Alex Vatanka, a senior fellow at the Middle East Institute based in Washington, said that Mr Pompeo waiting to announce the bombastic accusations until his final week in office made it look like “a political stunt.”

"If the US was serious about this connection, then the issue is, why wasn't anything done about it when Mr Pompeo was in the CIA back in early 2017?" Mr Vatanka told The National.

“Nobody denies the fact, including the Iranians, that there has been a working relationship at times between Iran and Al Qaeda going back to when they were fleeing Afghanistan in 2001. That’s not the issue. The issue is, what is the value of the relationship, and what kind of threat does it pose to the United States and its interests in the Middle East?"

Advisers to President-elect Joe Biden believe the Trump administration is trying to make it harder for him to re-engage with Iran and seek to rejoin an international deal on Iran's nuclear programme.

Relations between Tehran and Washington have deteriorated since 2018 when Mr Trump abandoned the 2015 nuclear deal, which imposed strict curbs on Iran's nuclear activities in return for sanctions relief.

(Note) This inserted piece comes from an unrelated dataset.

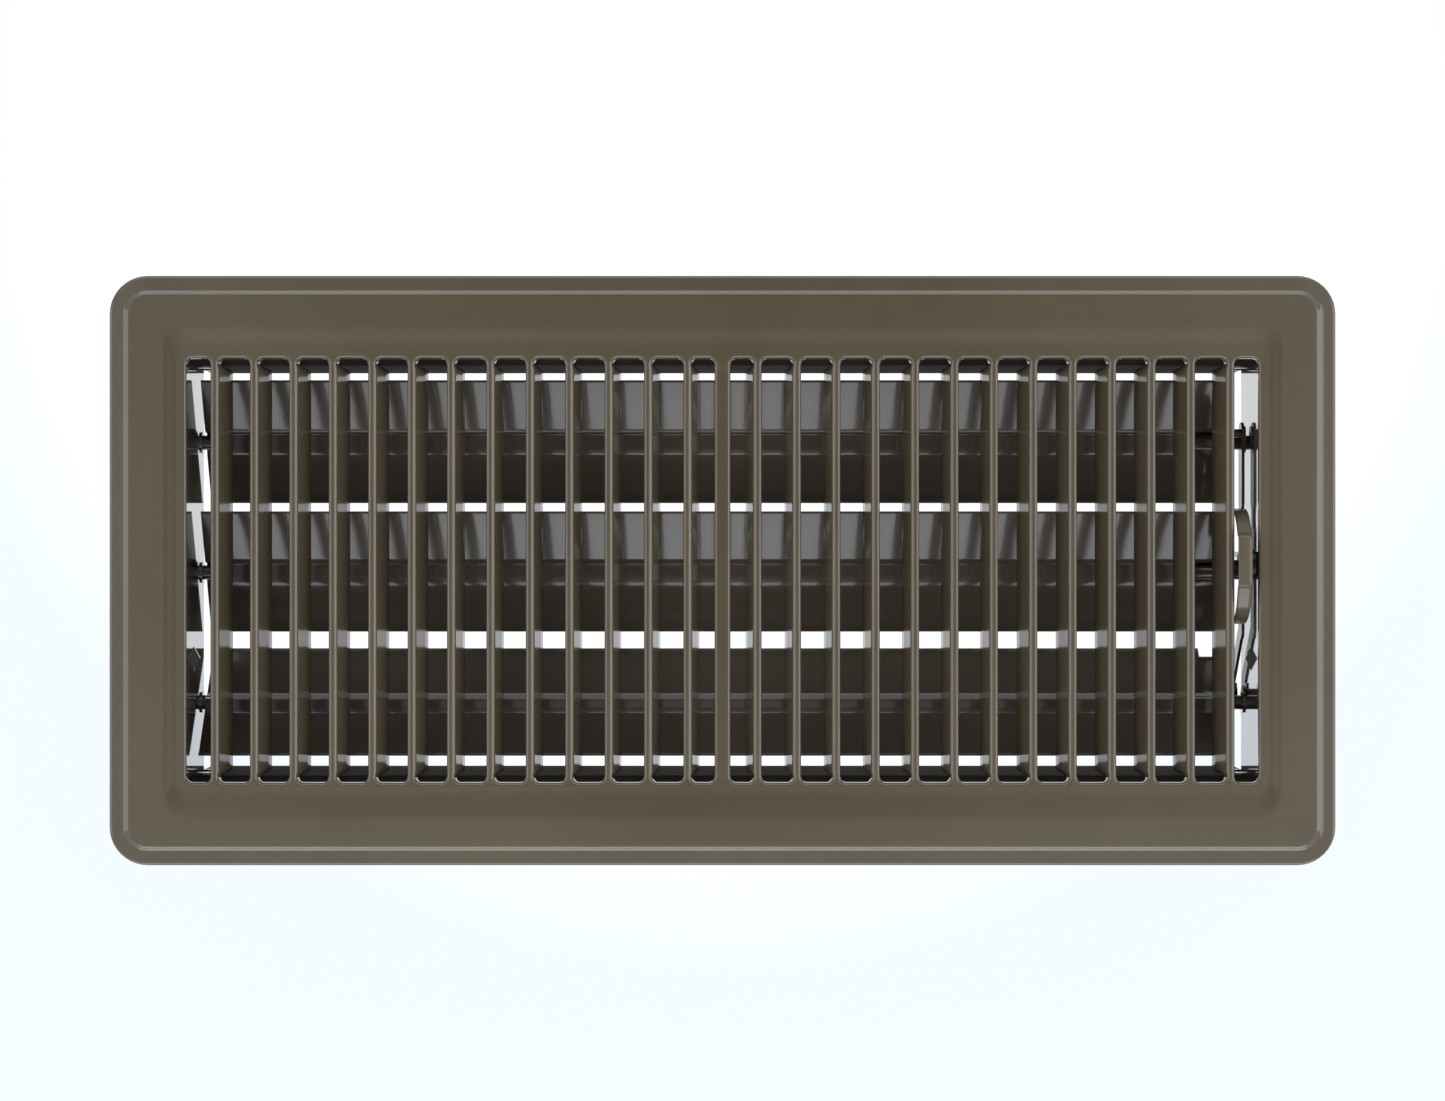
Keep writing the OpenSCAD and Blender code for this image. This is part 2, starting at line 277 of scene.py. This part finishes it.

Since the beginning of his administration, Mr Trump has imposed sanctions on Iranian officials, politicians and companies in an effort to force Tehran to negotiate a broader deal that further limits its nuclear works.

While sanctions have sharply lowered Tehran's oil exports and increased the economic hardship of ordinary Iranians, they have failed to bring Iran back to the negotiating table.

More sanctions are expected before Mr Trump leaves office, US officials say.

Mr Pompeo also announced a series of new, targeted sanctions on five Al Qaeda leaders. The new sanctions were placed on Muhammad Abbatay and Sultan Yusuf Hasan Al Arif as well as three leaders of Al Qaeda-affiliated Kurdish battalions fighting on the border between Iran and Iraq: Ismail Fuad Rasul Ahmed, Fuad Ahmad Nuri Ali Al Shakhan and Niamat Hama Rahim Hama Shari.

The State Department is also offering a reward of up to $7 million for information leading to Mr Abbatay’s identification or whereabouts.